In streaming systems, the brokers do not implement routing or content filtering. Consumers may filter content, but utility libraries in the consumer filter out the content after the broker delivers the content to the consumer.
Tabular Differences View
| Category | Streaming | Messaging |
| Support Publish and Subscribe Paradigm | Yes | Yes |
| Polling vs. Notification | Polling by Consumers | Notification by Brokers to consumers |
| Use Case | Data Processing Pipelines | Reactive (micro)services |
| Delivery Semantics Supported | at-most-once at-least-once exactly-once | at-most-once at-least-once exactly-once |
| Intelligent Broker | No | Yes |
| Data Structure | Stream | Queue |
| Patterns | CQRS | Content-Based Routing/Filtering Worker (LB) Distribution Notification CQRS |
| Data Immutability | Yes | Yes |
| Data Retention | Yes.
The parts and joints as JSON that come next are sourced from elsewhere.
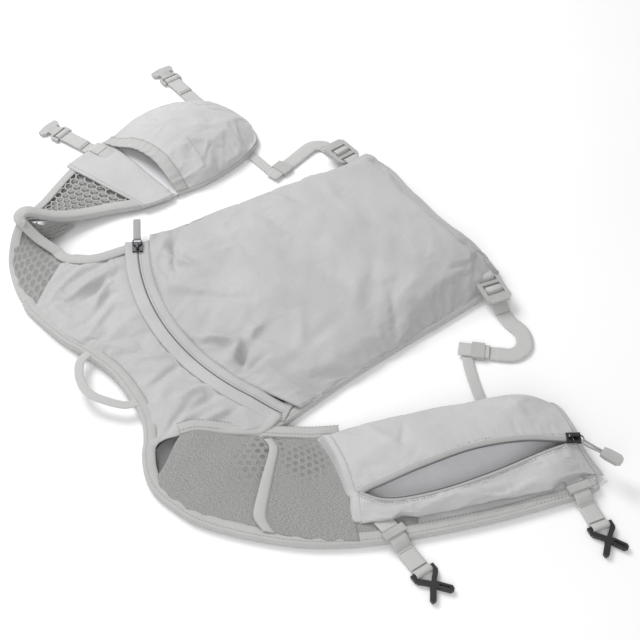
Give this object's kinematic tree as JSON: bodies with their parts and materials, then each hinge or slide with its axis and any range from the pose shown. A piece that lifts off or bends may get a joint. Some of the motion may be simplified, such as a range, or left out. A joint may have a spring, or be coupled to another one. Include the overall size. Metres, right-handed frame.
{
  "type": "running hydration vest",
  "caption": "Light grey soft hydration vest laid flat, with a zipped back compartment, mesh and zipped chest pockets, side buckles and sternum hooks.",
  "frame": {"origin": "centre of the zip curve side of the back panel: the point on the flat underside of the back lining that lies on the centre line, level with the middle of the pack", "axes": "+X towards the wearer's right shoulder strap, +Y towards the neck, +Z out of the outer side of the back"},
  "size_m": [0.74, 0.3888, 0.0299],
  "materials": {
    "shell": "light grey ripstop stretch shell",
    "yoke": "light grey stretch yoke",
    "lining": "grey spacer mesh",
    "strap_mesh": "grey open mesh",
    "pocket_fabric": "light grey stretch fabric",
    "binding": "light grey folded elastic binding",
    "webbing": "light grey woven webbing",
    "zip_tape": "grey zip tape and elastic",
    "zip_coil": "grey nylon coil",
    "gunmetal": "dark gunmetal",
    "grey_plastic": "light grey moulded plastic",
    "black_plastic": "satin black moulded plastic",
    "cord": "grey braided cord"
  },
  "bodies": {
    "vest": {"pack_shell": "shell", "back_lining": "lining", "back_yoke": "yoke", "back_zip_tape_lower": "zip_tape", "back_zip_tape_upper": "zip_tape", "back_zip_coil": "zip_coil", "right_shoulder_mesh": "strap_mesh", "right_net_panel": "strap_mesh", "right_strap_pad": "pocket_fabric", "left_shoulder_mesh": "strap_mesh", "left_strap_pad": "strap_mesh", "gel_pocket": "pocket_fabric", "mesh_pocket": "strap_mesh", "phone_pocket": "pocket_fabric", "phone_zip_tape_inner": "zip_tape", "phone_zip_tape_outer": "zip_tape", "phone_zip_coil": "zip_coil", "neck_binding": "binding", "right_outer_binding": "binding", "right_armhole_binding": "binding", "left_outer_binding": "binding", "left_armhole_binding": "binding", "gel_pocket_band": "binding", "mesh_pocket_band": "binding", "right_side_binding": "binding", "left_side_binding": "binding", "hang_loop": "webbing", "left_buckle_tab": "webbing", "left_side_webbing": "webbing", "left_side_tail": "webbing", "left_strap_ribbon": "webbing", "right_buckle_tab": "webbing", "right_side_webbing": "webbing", "right_side_tail": "webbing", "right_strap_ribbon": "webbing"},
    "back_slider": {"back_zip_slider": "gunmetal"},
    "back_pull": {"back_zip_ring": "gunmetal", "back_zip_pull": "webbing"},
    "phone_slider": {"phone_zip_slider": "gunmetal"},
    "phone_pull": {"phone_zip_ring": "gunmetal", "phone_pull_cord": "cord", "phone_pull_grip": "grey_plastic"},
    "left_side_buckle": {"left_buckle": "grey_plastic", "left_buckle_webbing": "webbing"},
    "left_keeper_sleeve": {"left_keeper": "zip_tape"},
    "right_side_buckle": {"right_buckle": "grey_plastic", "right_buckle_webbing": "webbing"},
    "right_keeper_sleeve": {"right_keeper": "zip_tape"},
    "left_upper_strap": {"left_upper_webbing": "webbing", "left_upper_clip": "grey_plastic"},
    "left_upper_hook_body": {"left_upper_hook": "black_plastic"},
    "left_lower_strap": {"left_lower_webbing": "webbing", "left_lower_clip": "grey_plastic"},
    "left_lower_hook_body": {"left_lower_hook": "black_plastic"},
    "right_upper_strap": {"right_upper_webbing": "webbing", "right_upper_fold": "webbing"},
    "right_upper_hook_body": {"right_upper_hook": "grey_plastic"},
    "right_lower_strap": {"right_lower_webbing": "webbing", "right_lower_fold": "webbing"},
    "right_lower_hook_body": {"right_lower_hook": "grey_plastic"}
  },
  "joints": [
    {"name": "back_zip_travel", "type": "hinge", "parent": "vest", "child": "back_slider", "pos_m": [0, -0.121, 0.0123], "axis": [0, 0, 1], "range_deg": [0, 58]},
    {"name": "back_pull_swing", "type": "hinge", "parent": "back_slider", "child": "back_pull", "pos_m": [0.11539, 0.08716, 0.01645], "axis": [-0.4848, -0.8746, 0], "range_deg": [0, 165]},
    {"name": "phone_zip_travel", "type": "hinge", "parent": "vest", "child": "phone_slider", "pos_m": [-0.625, 0.127, 0.0203], "axis": [0, 0, 1], "range_deg": [0, 25]},
    {"name": "phone_pull_swing", "type": "hinge", "parent": "phone_slider", "child": "phone_pull", "pos_m": [-0.29029, -0.09202, 0.02445], "axis": [-0.3223, 0.9466, 0], "range_deg": [0, 150]},
    {"name": "left_buckle_tilt", "type": "hinge", "parent": "vest", "child": "left_side_buckle", "pos_m": [-0.10246, -0.15666, 0.0125], "axis": [0.225, 0.9744, 0], "range_deg": [0, 20]},
    {"name": "left_keeper_slide", "type": "slide", "parent": "vest", "child": "left_keeper_sleeve", "axis": [-0.6862, -0.7274, 0], "range_m": [0, 0.006]},
    {"name": "right_buckle_tilt", "type": "hinge", "parent": "vest", "child": "right_side_buckle", "pos_m": [0.1025, -0.15192, 0.0125], "axis": [0.0523, -0.9986, 0], "range_deg": [0, 20]},
    {"name": "right_keeper_slide", "type": "slide", "parent": "vest", "child": "right_keeper_sleeve", "axis": [0.2425, -0.9701, 0], "range_m": [0, 0.006]},
    {"name": "left_upper_strap_swing", "type": "hinge", "parent": "vest", "child": "left_upper_strap", "pos_m": [-0.2665, 0.07748, 0.0084], "axis": [0.012, 0.9999, 0], "range_deg": [0, 90]},
    {"name": "left_upper_hook_turn", "type": "hinge", "parent": "left_upper_strap", "child": "left_upper_hook_body", "pos_m": [-0.31, 0.078, 0.0021], "axis": [0.012, 0.9999, 0], "range_deg": [-20, 55]},
    {"name": "left_lower_strap_swing", "type": "hinge", "parent": "vest", "child": "left_lower_strap", "pos_m": [-0.31805, -0.07144, 0.0084], "axis": [0.2183, 0.9759, 0], "range_deg": [0, 90]},
    {"name": "left_lower_hook_turn", "type": "hinge", "parent": "left_lower_strap", "child": "left_lower_hook_body", "pos_m": [-0.358, -0.0625, 0.0021], "axis": [0.2183, 0.9759, 0], "range_deg": [-20, 55]},
    {"name": "right_upper_strap_swing", "type": "hinge", "parent": "vest", "child": "right_upper_strap", "pos_m": [0.26212, 0.04431, 0.0084], "axis": [0.3432, -0.9393, 0], "range_deg": [0, 90]},
    {"name": "right_upper_hook_turn", "type": "hinge", "parent": "right_upper_strap", "child": "right_upper_hook_body", "pos_m": [0.316, 0.064, 0.0021], "axis": [0.3432, -0.9393, 0], "range_deg": [-20, 55]},
    {"name": "right_lower_strap_swing", "type": "hinge", "parent": "vest", "child": "right_lower_strap", "pos_m": [0.2807, -0.07913, 0.0016], "axis": [0.0633, -0.998, 0], "range_deg": [0, 90]},
    {"name": "right_lower_hook_turn", "type": "hinge", "parent": "right_lower_strap", "child": "right_lower_hook_body", "pos_m": [0.33, -0.076, 0.0021], "axis": [0.0633, -0.998, 0], "range_deg": [-20, 55]}
  ]
}
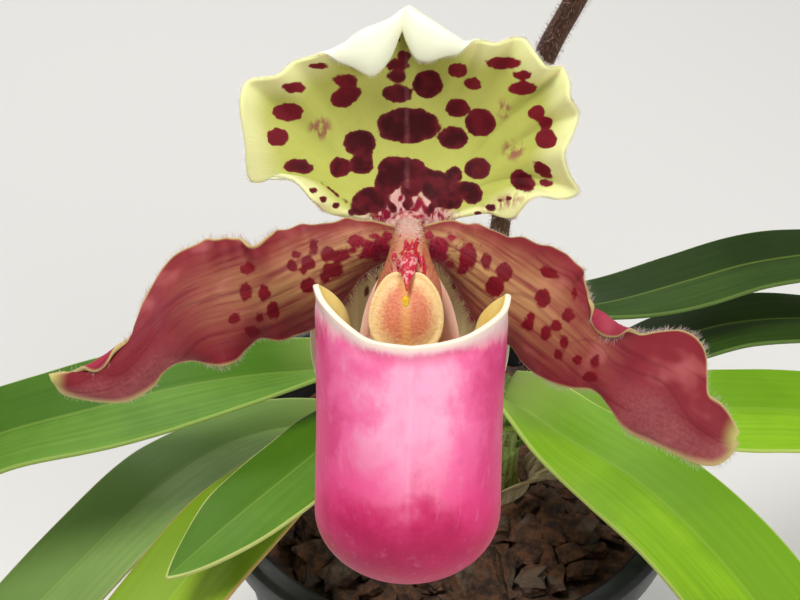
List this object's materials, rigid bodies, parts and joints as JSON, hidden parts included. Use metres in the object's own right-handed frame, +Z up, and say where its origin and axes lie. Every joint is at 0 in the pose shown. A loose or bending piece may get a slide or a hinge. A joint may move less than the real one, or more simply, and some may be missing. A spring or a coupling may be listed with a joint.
{
  "type": "paphiopedilum orchid",
  "caption": "Potted slipper orchid: strap leaves, an arching scape with a spotted, pink-pouched flower, and a taller scape that carries a closed bud.",
  "frame": {"origin": "centre of the pot's flat underside", "axes": "+Z up, the pot's axis; the open flower faces -Y and looks up; +X to the right of a viewer who faces the flower"},
  "size_m": [0.2539, 0.1583, 0.2464],
  "materials": {
    "pot_plastic": "satin",
    "bark": "matte",
    "sheath_green": "satin",
    "leaf": "satin",
    "dry_sheath": "matte",
    "scape": "matte",
    "bract": "matte",
    "dorsal": "satin",
    "synsepal": "satin",
    "petal": "satin",
    "pouch": "gloss",
    "column": "satin"
  },
  "bodies": {
    "root": {"pot": "pot_plastic", "potting_medium": "bark", "growth_1": "sheath_green", "growth_2": "sheath_green", "leaf_left_1": "leaf", "leaf_left_2": "leaf", "leaf_left_3": "leaf", "leaf_left_4": "leaf", "leaf_right_1": "leaf", "leaf_right_2": "leaf", "leaf_right_3": "leaf", "leaf_right_4": "leaf", "dry_sheath_1": "dry_sheath", "dry_sheath_2": "dry_sheath", "scape_1": "scape", "ovary_1": "scape", "bract_1": "bract", "scape_2": "scape", "bud_2": "bract", "bract_2": "bract", "dorsal_sepal": "dorsal", "synsepal": "synsepal", "petal_left": "petal", "petal_right": "petal", "lip_pouch": "pouch", "column": "column"}
  },
  "joints": []
}
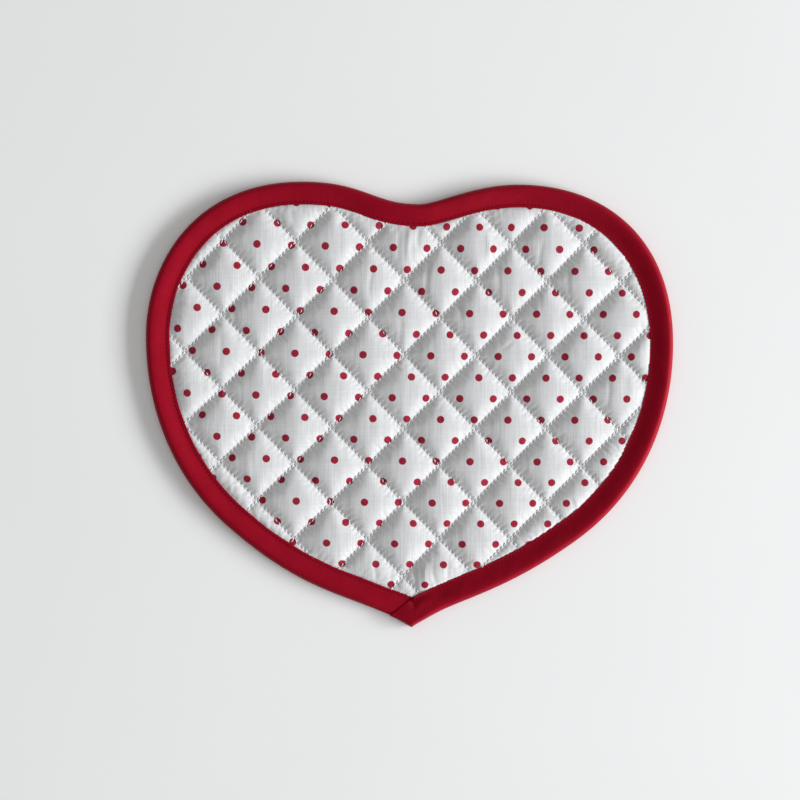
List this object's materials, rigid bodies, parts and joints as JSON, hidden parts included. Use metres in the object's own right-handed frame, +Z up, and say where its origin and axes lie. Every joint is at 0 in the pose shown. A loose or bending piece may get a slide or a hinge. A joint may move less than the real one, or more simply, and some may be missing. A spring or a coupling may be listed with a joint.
{
  "type": "placemat",
  "caption": "Heart-shaped quilted cotton placemat, white with a red dot print, its edge bound in folded red tape that laps over itself at the tip.",
  "frame": {"origin": "middle of the outline, on the surface the mat lies on", "axes": "+Z up out of the printed side, +Y from the tip towards the cleft of the heart, +X to the right seen from above"},
  "size_m": [0.35, 0.296, 0.0064],
  "materials": {
    "printed_cotton": "matt white cotton printed with small red dots",
    "red_cotton": "smooth red cotton tape with a slight sheen"
  },
  "bodies": {
    "root": {"quilted_panel": "printed_cotton", "binding": "red_cotton"}
  },
  "joints": []
}
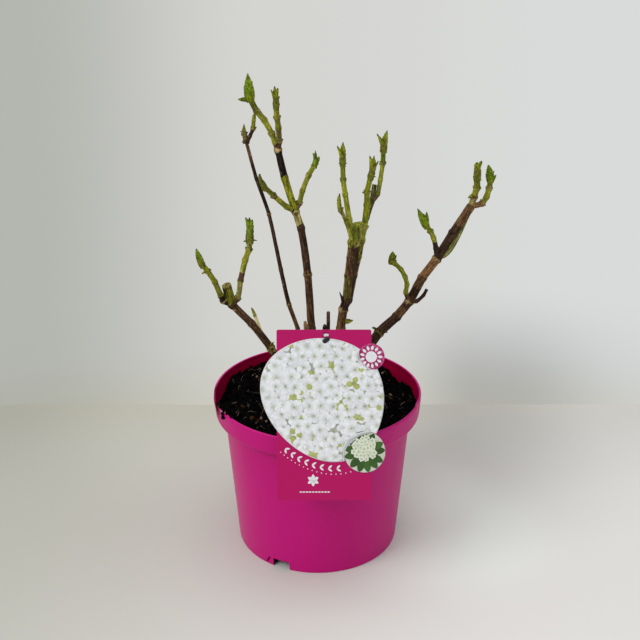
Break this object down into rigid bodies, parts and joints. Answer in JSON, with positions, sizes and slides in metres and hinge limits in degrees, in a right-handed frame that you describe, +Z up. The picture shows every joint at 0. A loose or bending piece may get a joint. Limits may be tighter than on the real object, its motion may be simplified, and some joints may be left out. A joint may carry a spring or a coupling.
{
  "type": "potted hydrangea shrub",
  "caption": "Young garden shrub in late winter, bare woody canes with opening green shoots, in a tapered nursery pot of compost with a hanging picture label.",
  "frame": {"origin": "centre of the pot's flat underside, on the ground", "axes": "+Z up along the pot's axis, -Y towards the label's face (the front), +X to the right seen from the front"},
  "size_m": [0.3151, 0.2509, 0.5213],
  "materials": {
    "pot_plastic": "satin magenta",
    "compost": "moist dark peat compost",
    "bark": "rough brown bark with pale lenticels",
    "dead_wood": "dry dark dead wood",
    "pale_wood": "bare pale pith and frayed wood",
    "shoot": "soft green shoot with young leaves",
    "label_card": "printed plastic card, slight sheen",
    "strap": "black plastic tie"
  },
  "bodies": {
    "root": {"pot": "pot_plastic", "soil": "compost", "cane_left": "bark", "cane_thin": "bark", "cane_tall": "bark", "cane_middle": "bark", "cane_middle_right": "bark", "cane_right": "bark", "stem_straight": "bark", "stem_middle_rear": "bark", "stub_left": "bark", "stub_pale": "pale_wood", "stub_right_dark": "dead_wood", "shoot_left_outer": "shoot", "shoot_left_inner": "shoot", "shoot_young": "shoot", "bud_thin": "shoot", "twig_thin": "shoot", "shoot_tall_left": "shoot", "shoot_tall_right": "shoot", "shoot_low_left": "shoot", "shoot_low_right": "shoot", "shoot_middle_left": "shoot", "twig_middle": "shoot", "bud_middle": "shoot", "shoot_middle_front": "shoot", "shoot_middle_rear": "shoot", "shoot_right_curved": "shoot", "shoot_right_inner": "shoot", "shoot_right_top_left": "shoot", "shoot_right_top_right": "shoot", "label_card": "label_card", "label_strap": "strap"}
  },
  "joints": []
}
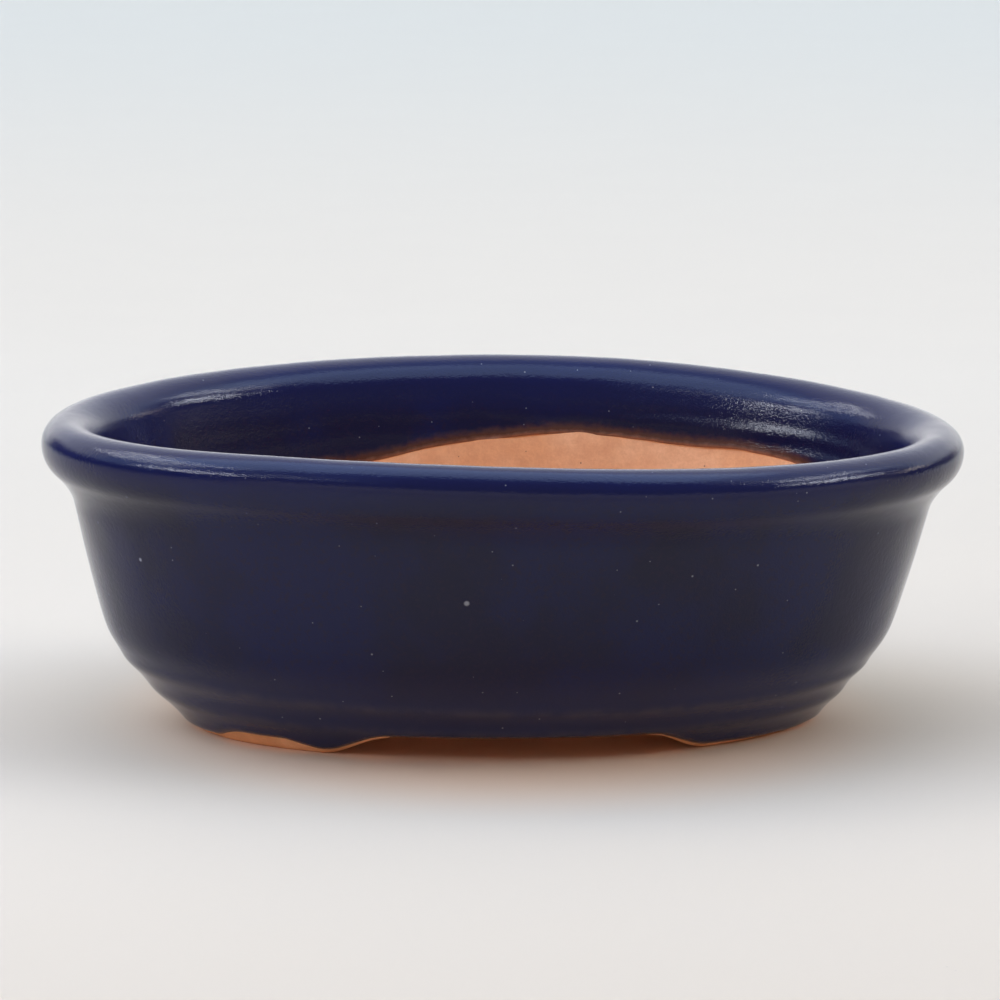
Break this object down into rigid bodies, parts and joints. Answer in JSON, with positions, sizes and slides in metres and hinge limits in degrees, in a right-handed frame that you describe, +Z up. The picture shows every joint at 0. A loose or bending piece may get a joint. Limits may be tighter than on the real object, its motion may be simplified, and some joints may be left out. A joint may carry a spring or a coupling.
{
  "type": "bonsai pot",
  "caption": "Oval glazed ceramic bonsai pot with a flared rolled lip, softly ridged skirt, low end feet with open arches and a drained floor.",
  "frame": {"origin": "middle of the oval, on the ground plane under the feet", "axes": "+X along the oval's length, +Y across it to the back, +Z up out of the mouth"},
  "size_m": [0.16, 0.12, 0.053],
  "materials": {
    "clay": "unglazed fired terracotta, matt and slightly gritty",
    "glaze": "glossy navy glaze with a light orange-peel skin"
  },
  "bodies": {
    "root": {"wall_shell": "clay", "rim_roll": "clay", "floor_slab": "clay", "foot_left": "clay", "foot_right": "clay", "glaze_coat": "glaze"}
  },
  "joints": []
}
Not deleted after delivery. | No. Deleted after delivery. |
| Data compaction | Yes. Key de-duplication. | N/A |
| Data Homogeneity | Heterogenous by Default. Supports schema checks on data outside the broker. | Heterogenous by Default. |
| Speed | Faster than Messaging | Slower than Streaming |
| Distributed Computing Topology | Broker cluster with single master per stream partition and consumers consuming from multiple brokers with data replicated across brokers | Broker cluster with single master per topic/queue. Active-passive broker configuration for the load-balancing pattern. Data replicated across brokers for multiple consumer distribution. |
| State/Memory | Brokers remember the consumers’ bookmark (state) in the stream | Consumers always consume from time-of-subscription (latest only) |
| Hub-and-Spoke Architecture | Yes | Yes |
| Vendors/Services (Examples) | Kafka Azure Event Hub AWS Kinesis | RabbitMQ Azure Event Grid AWS SQS/SNS |
| Domain Model | A stream of GPS positions of a moving car | A queue to buy train tickets |
Visual Differences View



Summary
Use the right tool for the job. Use messaging systems for event-driven services and streaming systems for distributed data processing.